Extract every line below, verbatim.

## Recorded data
##############################

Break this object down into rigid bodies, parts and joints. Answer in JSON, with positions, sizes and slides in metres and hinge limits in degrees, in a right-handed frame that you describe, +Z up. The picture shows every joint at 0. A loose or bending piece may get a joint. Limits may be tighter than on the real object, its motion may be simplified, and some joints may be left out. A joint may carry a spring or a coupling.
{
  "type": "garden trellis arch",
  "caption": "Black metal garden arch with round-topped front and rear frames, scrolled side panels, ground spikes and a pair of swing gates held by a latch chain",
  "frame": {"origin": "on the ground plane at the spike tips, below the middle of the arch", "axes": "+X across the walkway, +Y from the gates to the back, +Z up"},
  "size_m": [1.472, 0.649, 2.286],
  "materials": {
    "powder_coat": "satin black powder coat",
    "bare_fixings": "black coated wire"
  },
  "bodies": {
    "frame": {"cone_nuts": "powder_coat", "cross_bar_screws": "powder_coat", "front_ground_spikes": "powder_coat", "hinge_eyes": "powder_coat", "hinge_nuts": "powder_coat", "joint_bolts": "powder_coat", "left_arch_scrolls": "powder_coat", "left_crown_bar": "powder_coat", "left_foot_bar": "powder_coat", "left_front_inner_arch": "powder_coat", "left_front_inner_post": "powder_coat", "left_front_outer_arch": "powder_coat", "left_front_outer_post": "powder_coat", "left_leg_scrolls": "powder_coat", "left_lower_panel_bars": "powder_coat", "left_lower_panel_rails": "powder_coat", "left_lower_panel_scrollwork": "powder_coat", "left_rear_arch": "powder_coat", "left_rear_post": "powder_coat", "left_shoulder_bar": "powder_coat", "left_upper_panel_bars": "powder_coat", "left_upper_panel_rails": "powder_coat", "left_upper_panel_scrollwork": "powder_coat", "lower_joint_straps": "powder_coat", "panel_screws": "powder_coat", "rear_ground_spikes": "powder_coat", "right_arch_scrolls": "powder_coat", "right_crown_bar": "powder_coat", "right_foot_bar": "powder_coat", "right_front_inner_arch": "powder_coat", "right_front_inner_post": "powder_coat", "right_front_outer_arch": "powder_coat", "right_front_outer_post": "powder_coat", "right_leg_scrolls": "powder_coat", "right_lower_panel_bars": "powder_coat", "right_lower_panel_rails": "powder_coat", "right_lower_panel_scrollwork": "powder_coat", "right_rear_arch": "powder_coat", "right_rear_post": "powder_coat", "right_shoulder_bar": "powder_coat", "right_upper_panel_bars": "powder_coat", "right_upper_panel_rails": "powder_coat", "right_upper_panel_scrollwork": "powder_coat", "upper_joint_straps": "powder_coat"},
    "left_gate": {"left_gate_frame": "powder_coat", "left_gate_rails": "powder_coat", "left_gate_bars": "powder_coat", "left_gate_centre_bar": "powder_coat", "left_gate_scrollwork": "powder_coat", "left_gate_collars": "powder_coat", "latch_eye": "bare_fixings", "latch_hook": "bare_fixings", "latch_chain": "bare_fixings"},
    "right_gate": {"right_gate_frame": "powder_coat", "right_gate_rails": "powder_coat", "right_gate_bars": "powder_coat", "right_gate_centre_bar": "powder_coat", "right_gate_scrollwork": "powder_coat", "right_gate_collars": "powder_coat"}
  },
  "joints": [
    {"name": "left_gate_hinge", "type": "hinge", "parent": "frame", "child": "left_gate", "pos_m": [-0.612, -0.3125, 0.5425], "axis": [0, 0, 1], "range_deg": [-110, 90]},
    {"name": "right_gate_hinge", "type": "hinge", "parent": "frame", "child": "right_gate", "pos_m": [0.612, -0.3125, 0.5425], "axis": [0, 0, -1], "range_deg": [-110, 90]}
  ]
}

##############################

## Output of the task
Break this object down into rigid bodies, parts and joints. Answer in JSON, with positions, sizes and slides in metres and hinge limits in degrees, in a right-handed frame that you describe, +Z up. The picture shows every joint at 0. A loose or bending piece may get a joint. Limits may be tighter than on the real object, its motion may be simplified, and some joints may be left out. A joint may carry a spring or a coupling.
{
  "type": "garden trellis arch",
  "caption": "Black metal garden arch with round-topped front and rear frames, scrolled side panels, ground spikes and a pair of swing gates held by a latch chain",
  "frame": {"origin": "on the ground plane at the spike tips, below the middle of the arch", "axes": "+X across the walkway, +Y from the gates to the back, +Z up"},
  "size_m": [1.472, 0.649, 2.286],
  "materials": {
    "powder_coat": "satin black powder coat",
    "bare_fixings": "black coated wire"
  },
  "bodies": {
    "frame": {"cone_nuts": "powder_coat", "cross_bar_screws": "powder_coat", "front_ground_spikes": "powder_coat", "hinge_eyes": "powder_coat", "hinge_nuts": "powder_coat", "joint_bolts": "powder_coat", "left_arch_scrolls": "powder_coat", "left_crown_bar": "powder_coat", "left_foot_bar": "powder_coat", "left_front_inner_arch": "powder_coat", "left_front_inner_post": "powder_coat", "left_front_outer_arch": "powder_coat", "left_front_outer_post": "powder_coat", "left_leg_scrolls": "powder_coat", "left_lower_panel_bars": "powder_coat", "left_lower_panel_rails": "powder_coat", "left_lower_panel_scrollwork": "powder_coat", "left_rear_arch": "powder_coat", "left_rear_post": "powder_coat", "left_shoulder_bar": "powder_coat", "left_upper_panel_bars": "powder_coat", "left_upper_panel_rails": "powder_coat", "left_upper_panel_scrollwork": "powder_coat", "lower_joint_straps": "powder_coat", "panel_screws": "powder_coat", "rear_ground_spikes": "powder_coat", "right_arch_scrolls": "powder_coat", "right_crown_bar": "powder_coat", "right_foot_bar": "powder_coat", "right_front_inner_arch": "powder_coat", "right_front_inner_post": "powder_coat", "right_front_outer_arch": "powder_coat", "right_front_outer_post": "powder_coat", "right_leg_scrolls": "powder_coat", "right_lower_panel_bars": "powder_coat", "right_lower_panel_rails": "powder_coat", "right_lower_panel_scrollwork": "powder_coat", "right_rear_arch": "powder_coat", "right_rear_post": "powder_coat", "right_shoulder_bar": "powder_coat", "right_upper_panel_bars": "powder_coat", "right_upper_panel_rails": "powder_coat", "right_upper_panel_scrollwork": "powder_coat", "upper_joint_straps": "powder_coat"},
    "left_gate": {"left_gate_frame": "powder_coat", "left_gate_rails": "powder_coat", "left_gate_bars": "powder_coat", "left_gate_centre_bar": "powder_coat", "left_gate_scrollwork": "powder_coat", "left_gate_collars": "powder_coat", "latch_eye": "bare_fixings", "latch_hook": "bare_fixings", "latch_chain": "bare_fixings"},
    "right_gate": {"right_gate_frame": "powder_coat", "right_gate_rails": "powder_coat", "right_gate_bars": "powder_coat", "right_gate_centre_bar": "powder_coat", "right_gate_scrollwork": "powder_coat", "right_gate_collars": "powder_coat"}
  },
  "joints": [
    {"name": "left_gate_hinge", "type": "hinge", "parent": "frame", "child": "left_gate", "pos_m": [-0.612, -0.3125, 0.5425], "axis": [0, 0, 1], "range_deg": [-110, 90]},
    {"name": "right_gate_hinge", "type": "hinge", "parent": "frame", "child": "right_gate", "pos_m": [0.612, -0.3125, 0.5425], "axis": [0, 0, -1], "range_deg": [-110, 90]}
  ]
}